Why does my GA4 export show `(not set)` everywhere?
(not set) is GA4's placeholder for dimension values it couldn't capture. Common causes: direct traffic for Source/Medium; page_view events fired before page-title was set; geographic data when the IP can't be resolved to a region. The cleaner preserves (not set) as cell content — it's a meaningful data-quality signal. To filter these rows out, chain with csv-column-filter (operator: not_equals, value: (not set)).
Can I dedupe SEO data by URL+date instead of whole row?
Not with csv-cleaner — its dedup is whole-row comparison. For multi-column dedup keys (URL + Date is common for SEO time-series), use csv-deduplicator with columns: URL,Date and strategy: first (or last). Combine with the cleaner: cleaner first (trim, encoding, normalize), then csv-deduplicator with the composite key.
Will analytics data be uploaded to JAD Apps?
No.

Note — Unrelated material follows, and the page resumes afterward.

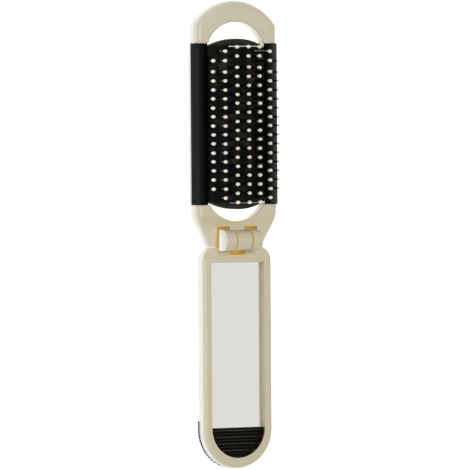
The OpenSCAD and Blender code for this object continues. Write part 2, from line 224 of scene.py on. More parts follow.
# The thumb grip: tall and low ribs in turn, inside a raised lip
RIB_PITCH = 1.34 * MM
RIB_H = 0.7 * MM
RIB_FIRST = 0.9 * MM
RIBS_OF_A_HEIGHT = 4
LOW_RIB = 0.62
RIBS_BELOW_GLASS = 0.1 * MM
LIP_W = 0.8 * MM
LIP_EDGE = 0.18 * MM
thumb_low, thumb_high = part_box("thumb_grip")
thumb_r = thumb_high.x
thumb_base = mirror_high.z - RIBS_BELOW_GLASS - RIB_H
lip_inner_r = thumb_r - LIP_W

# The sole: a thin plate with ribs hanging from it
SOLE_PITCH = 1.0 * MM
SOLE_FIRST = SOLE_PITCH / 2 + 0.1 * MM
SOLE_GROOVE = 0.6 * MM
SOLE_RIBS = 18
SOLE_TEETH_REACH = 6.5 * MM
SOLE_TEETH_FADE = 1.5 * MM
SOLE_TEETH_H = 0.9 * MM
SOLE_SHADOW_LINE_H = 0.4 * MM
sole_low, sole_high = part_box("back_grip")
SOLE_CENTRE_Y = sole_low.y + sole_high.x

# The hinge: pockets beside the middle knuckle, a slot below it and gaps between the knuckles, where ochre
# shade and glow are painted
HINGE_Y = frame["joints"][0]["pos_m"][1]
LUG_R = 4.2 * MM
LUG_OUT = 8.0 * MM
KNUCKLE_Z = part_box("handle_frame")[1].z - LUG_R
POCKET_OUT = 9.0 * MM
POCKET_NEAR, POCKET_FAR = -5.0 * MM, 3.5 * MM
SLOT_HALF = 3.8 * MM
SLOT_NEAR, SLOT_FAR = -8.0 * MM, -5.0 * MM
POCKET_FLOOR_Z, POCKET_TINT_Z, POCKET_GLOW_Z = 0.9 * MM, 2.5 * MM, 3.2 * MM
GAP_IN, GAP_OUT = 3.39 * MM, 3.71 * MM
GAP_REACH = 2.4 * MM
GAP_LOW_Z = 9.0 * MM
GAP_DEPTH = 1.0 * MM
LEFT_GAP_WIDER = 0.22 * MM
LEFT_GAP_LONGER = 2.0 * MM
SLIT_LOW_Z, SLIT_TOP_Z = 3.4 * MM, 5.0 * MM
LUG_END_LOW_Z, LUG_END_LIT_Z = 5.4 * MM, 9.0 * MM
LUG_END_PALE_Z, LUG_END_TOP_Z = 9.4 * MM, 11.6 * MM

# The ivory mouldings: the arcs of the head's openings, and where their painted shade, tints and glow change
RING_OPENING_R, RING_OPENING_Y = 13.4 * MM, 71.5 * MM
LOWER_OPENING_R, LOWER_OPENING_Y = 14.5 * MM, 20.0 * MM
OPENING_LIT_Z, OPENING_DARK_Z = 4.3 * MM, 6.6 * MM
WALL_GLOW_BOTTOM_Z, WALL_GLOW_Z = -0.5 * MM, 3.2 * MM
RECESS_DEEP_Z = 4.6 * MM
HANDLE_SIDE_FAR_Y, HANDLE_SIDE_LOW_Z = 9.0 * MM, 4.8 * MM
NECK_NEAR_Y, NECK_FAR_Y = 4.5 * MM, 6.0 * MM
PARTING_Z = 2.9 * MM

# The bristle field
COLUMNS = range(-3, 4)
FIELD_MARGIN = 1.15 * MM
COLUMN_PITCH = (PAD_HALF - FIELD_MARGIN) / COLUMNS[-1]
COLUMN_LEAN = math.radians(7.1)
LEAN_ALL = math.radians(-0.6)
EXTRA_LEAN = {COLUMNS[0]: math.radians(1.6), COLUMNS[-1]: math.radians(2.6)}
LEAN_PLAY = math.radians(0.6)
ROW_PITCH = 3.65 * MM
BRISTLE_L = 9 * MM
TIP_R = 0.88 * MM
DIP_R = 0.8 * MM
DIP_FLATTENED = (1.1, 0.91)
FAR_ROWS_Y = 68.8 * MM
FAR_SHIFT = 0.4 * MM
NEAR_SHIFT = 1.25 * MM
FAR_GLINT_Y, NEAR_GLINT_Y = 74.2 * MM, 13.0 * MM
LEFT_GLINT_LOW_Z, LEFT_GLINT_FULL_Z = 6.5 * MM, 12.0 * MM


def face_z(x):
    """Height of the cushion's arched face."""
    return PAD_CROWN - PAD_FACE_R + math.sqrt(PAD_FACE_R ** 2 - x ** 2)


def pad_reach(x):
    """Distance from the cushion's middle to its bowed end."""
    return PAD_REACH - PAD_END_R + math.sqrt(PAD_END_R ** 2 - x ** 2)


# ---- Colours, in linear RGB ----------------------------------------------

BLACK = (0, 0, 0, 1)
WHITE = (1, 1, 1, 1)

IVORY = (0.650, 0.594, 0.446, 1)
IVORY_WARM = (0.630, 0.566, 0.408, 1)
# Painted warm shade for the walls beside the mirror
IVORY_RECESS_SHADE = (0.88, 0.74, 0.50, 1)
# Painted paler, lit ivory for the lugs' ends
IVORY_LIT = (0.76, 0.74, 0.62, 1)
# Yellower tint for the fronts on the handle's side
HANDLE_SIDE_TINT = (1.0, 0.98, 0.905, 1)
# Painted shade on the neck
NECK_SHADE = (0.94, 0.945, 0.91, 1)
# Painted glow on the openings' walls: at their foot, at the foot of the lower opening, and higher up
WALL_GLOW_BOTTOM = (0.06, 0.04, 0.01, 1)
LOWER_WALL_GLOW_BOTTOM = (0.18, 0.16, 0.11, 1)
WALL_GLOW = (0.31, 0.30, 0.215, 1)
# Painted glow on the lugs' ends
END_LIGHT = (0.36, 0.37, 0.33, 1)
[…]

PapaParse runs entirely in your browser. Analytics data — page URLs, search queries, user counts, custom dimensions (which may include user IDs) — never reaches a server. The only thing saved server-side is a single counter (file processed, no content) for signed-in dashboard stats. You can opt out in account settings. This matters because GA4 custom dimensions can carry PII (logged-in user IDs, email hashes, customer segments).
How large a GA4 / GSC export can the cleaner handle?
Free tier caps at 2 MB — comfortable for any single GSC export (1,000 rows × ~10 columns) and most GA4 standard reports. Pro removes the limit (5–10M rows browser-memory bound). For multi-million-row GA4 Explore exports or BigQuery-sourced datasets, run via the runner API (POST 127.0.0.1:9789/v1/tools/csv-cleaner/run) for streaming throughput. GA4 standard reports cap at 100k rows and GSC UI at 1,000 rows, so file size isn't usually the constraint at the source — it's at the cleaner's free tier.
Can I run this as part of a scheduled SEO reporting pipeline?
Yes — GET /api/v1/tools/csv-cleaner returns the 11-option schema; pair the @jadapps/runner once and POST the payload to 127.0.0.1:9789/v1/tools/csv-cleaner/run. Common pipeline: scheduled GA4 Data API + GSC API pulls → cleaner (skipRows: 5 for GA4 standard reports, outputLineEnding: lf, normalizeHiddenWhitespace: true) → Snowflake / BigQuery / pandas → Looker dashboard. Analytics data never reaches JAD's servers — the cleaner runs locally on your runner.
Privacy first
Processing runs locally in your browser with PapaParse. No file is uploaded — only metadata counters are saved for signed-in dashboard stats.